In some cases, if Google sees a lot of searches for a query that wasn't popular before, it assumes something has happened recently and shows more recent results.

These two changes are extremely visible today. If you go to Google's homepage and click on the special logo that celebrates 25 years of TCP/IP and the New Year, you'll be sent to the search results for [January 1 TCP/IP] and you should normally see a Wikipedia page as the top result. But the first page of Google's results has changed dramatically in the past hours and all the results are new: most of them are from spam sites, pages that discuss Google's logo and quote from Wikipedia.
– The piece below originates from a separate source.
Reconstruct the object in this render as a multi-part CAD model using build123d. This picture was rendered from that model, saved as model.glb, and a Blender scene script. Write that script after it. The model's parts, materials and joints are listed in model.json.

Most notably, the top result is a Digg page that links to a newly-created blog with a meaningful address: january-1-tcp-ip.blogspot.com and a highly-optimized title: "January 1 tcp/ip". Obviously, that blog hoped to take advantage of Google's new logo and succeeded: the two top results are Digg pages that link to that site and they're followed by that blog's homepage and a post from the same blog.



The site gets traffic both directly from Digg and from Google's homepage.


You can see at Google Trends that [january 1 tcp/ip] was the "hottest" query for December 31 in the US and continues to be very popular today.


It seems that Google can no longer send users to a search results page from a doodle because the results can become unpredictable and they show a big flaw in Google's algorithms. The same bug can also be a feature if there's a devastating earthquake somewhere on the planet and people start to search for more information about it after they hear the news.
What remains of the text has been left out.